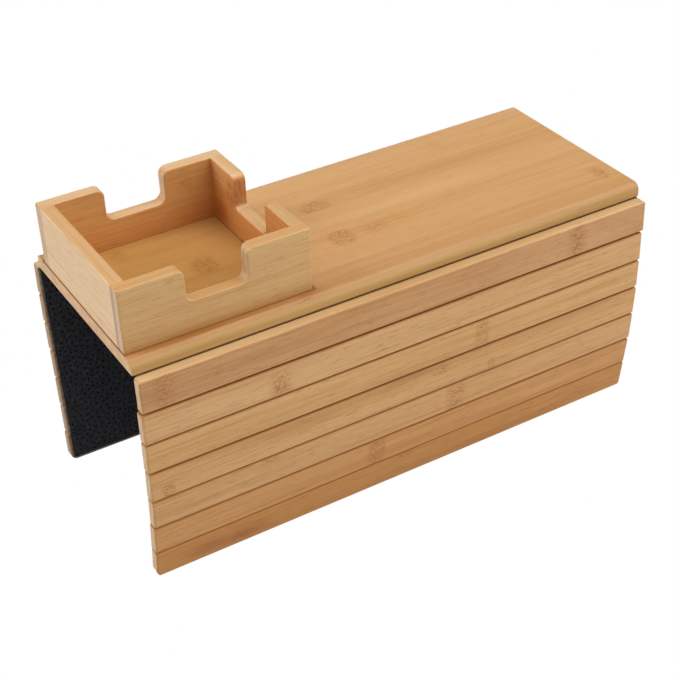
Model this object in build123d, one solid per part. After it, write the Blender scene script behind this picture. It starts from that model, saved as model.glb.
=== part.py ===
from build123d import *
import os
from math import sin, cos, radians

# Sofa arm tray. Millimetres.
# Origin: centre of the resting face (underside of the fabric under the board).
# +X runs along the tray, away from the cup box. +Y runs from the front flap to the back flap. +Z is up.

# ---- driving dimensions -------------------------------------------------------------------------
TRAY_L = 331.2          # board length
TRAY_W = 128.0          # board width
BOARD_T = 8.4           # board thickness
BOARD_SIDE_R = 5.0      # rounding of the board's two long upper edges
BOARD_FAR_R = 1.2       # easing of the far end, away from the cup box
BOARD_NEAR_R = 0.4      # easing of the end beside the cup box
BOARD_LOW_R = 0.4       # easing of the board's lower edges
BOARD_CORNER_R = 3.0    # upright corners of the board, on the back flap's side

FAB_T = 0.8             # fabric thickness
FAB_END = 1.8           # wood left bare beyond the fabric at each end of the tray
FAB_LOW = 1.8           # wood left bare below the fabric on the last slat
FAB_HINGE = 2.0         # fabric solid stops this far from the board's hinge line

SLAT_L = 331.0          # slat length
SLAT_T = 6.6            # slat thickness
SLAT_H = [20.25, 19.05, 18.65, 19.35, 19.25, 19.3, 19.3]    # slat heights, from the board downwards
SLAT_GAP = [0.9, 0.6, 0.9, 0.6, 0.5, 0.45]                  # gap below each slat but the last
SLAT_DROP = 0.45        # hinge line of the board to the upper edge of the first slat
SLAT_EDGE_R = 1.4       # long edges on the outer face
SLAT_BACK_R = 0.3       # long edges on the fabric side
SLAT_END_R = 1.3        # ends, on the outer face
FIRST_CORNER_R = 2.5    # upper corners of the first slat
LAST_CORNER_R = 4.5     # lower corners of the last slat
N_SLATS = len(SLAT_H)

# lean of each slat at rest, degrees from vertical, positive towards the space between the flaps
FRONT_LEAN = [-0.7, -0.4, 1.5, 3.8, 4.8, 7.5, 7.9]
BACK_LEAN = [-1.4, 0.5, 1.9, 2.4, 2.3, 2.1, 1.9]
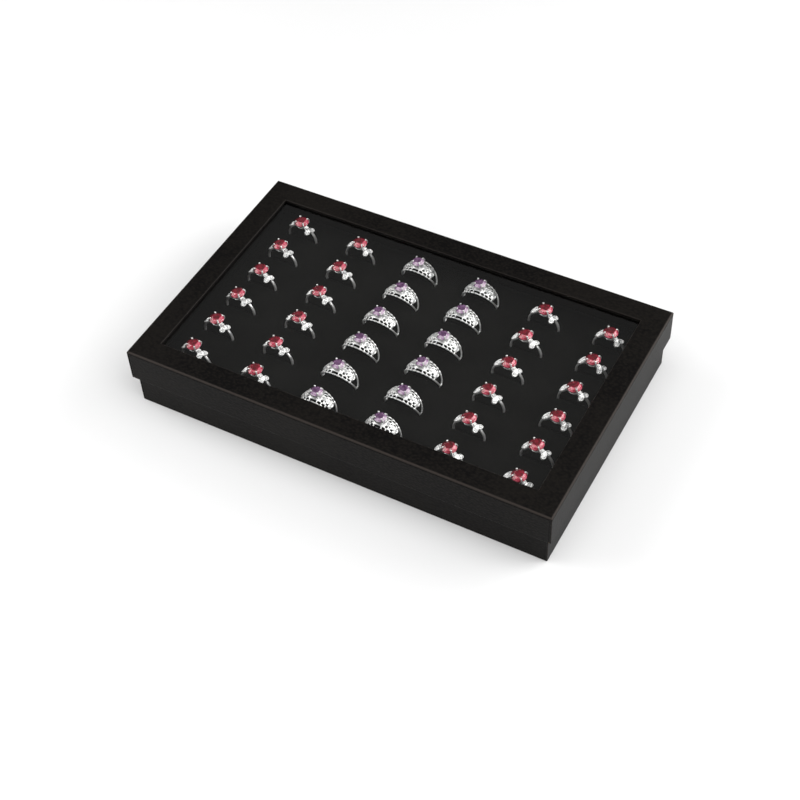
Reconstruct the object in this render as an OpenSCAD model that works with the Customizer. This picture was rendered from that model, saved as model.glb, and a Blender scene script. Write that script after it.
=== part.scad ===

* * * *

[AIM OF THE EXERCISE]:
Every line above should be printed again exactly as it stands.

[THE COMPLETED TASK]:
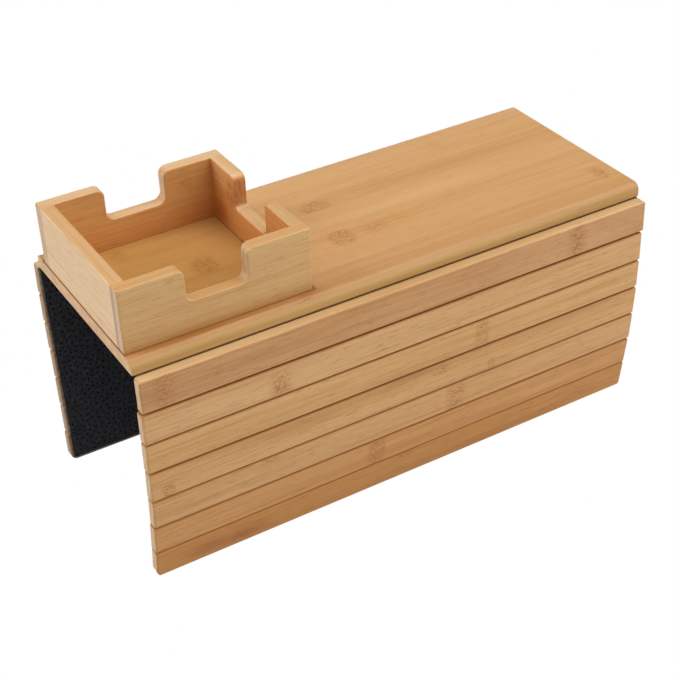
Model this object in build123d, one solid per part. After it, write the Blender scene script behind this picture. It starts from that model, saved as model.glb.
=== part.py ===
from build123d import *
import os
from math import sin, cos, radians

# Sofa arm tray. Millimetres.
# Origin: centre of the resting face (underside of the fabric under the board).
# +X runs along the tray, away from the cup box. +Y runs from the front flap to the back flap. +Z is up.

# ---- driving dimensions -------------------------------------------------------------------------
TRAY_L = 331.2          # board length
TRAY_W = 128.0          # board width
BOARD_T = 8.4           # board thickness
BOARD_SIDE_R = 5.0      # rounding of the board's two long upper edges
BOARD_FAR_R = 1.2       # easing of the far end, away from the cup box
BOARD_NEAR_R = 0.4      # easing of the end beside the cup box
BOARD_LOW_R = 0.4       # easing of the board's lower edges
BOARD_CORNER_R = 3.0    # upright corners of the board, on the back flap's side

FAB_T = 0.8             # fabric thickness
FAB_END = 1.8           # wood left bare beyond the fabric at each end of the tray
FAB_LOW = 1.8           # wood left bare below the fabric on the last slat
FAB_HINGE = 2.0         # fabric solid stops this far from the board's hinge line

SLAT_L = 331.0          # slat length
SLAT_T = 6.6            # slat thickness
SLAT_H = [20.25, 19.05, 18.65, 19.35, 19.25, 19.3, 19.3]    # slat heights, from the board downwards
SLAT_GAP = [0.9, 0.6, 0.9, 0.6, 0.5, 0.45]                  # gap below each slat but the last
SLAT_DROP = 0.45        # hinge line of the board to the upper edge of the first slat
SLAT_EDGE_R = 1.4       # long edges on the outer face
SLAT_BACK_R = 0.3       # long edges on the fabric side
SLAT_END_R = 1.3        # ends, on the outer face
FIRST_CORNER_R = 2.5    # upper corners of the first slat
LAST_CORNER_R = 4.5     # lower corners of the last slat
N_SLATS = len(SLAT_H)

# lean of each slat at rest, degrees from vertical, positive towards the space between the flaps
FRONT_LEAN = [-0.7, -0.4, 1.5, 3.8, 4.8, 7.5, 7.9]
BACK_LEAN = [-1.4, 0.5, 1.9, 2.4, 2.3, 2.1, 1.9]
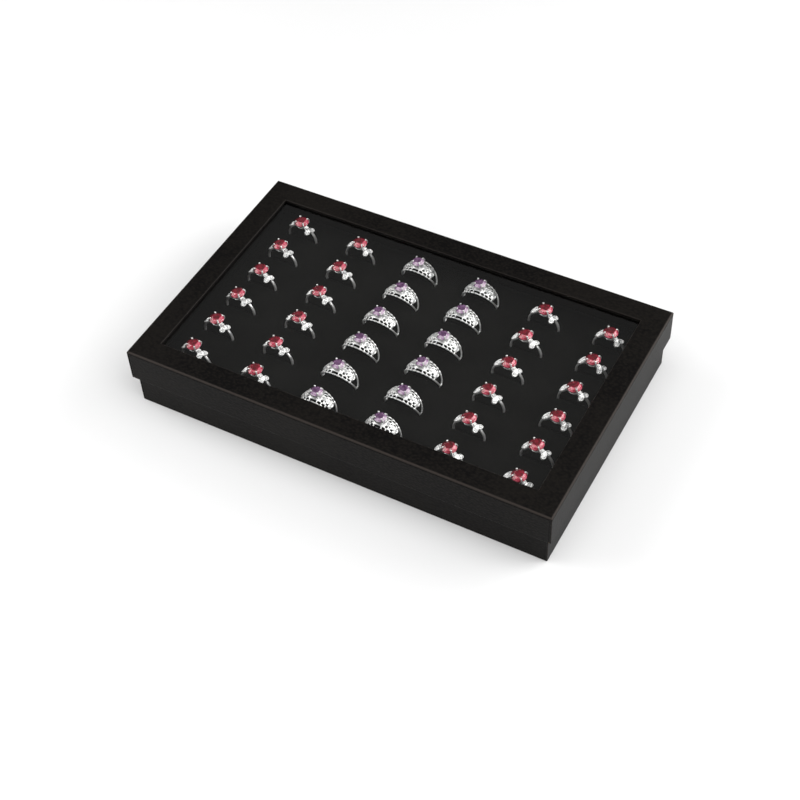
Reconstruct the object in this render as an OpenSCAD model that works with the Customizer. This picture was rendered from that model, saved as model.glb, and a Blender scene script. Write that script after it.
=== part.scad ===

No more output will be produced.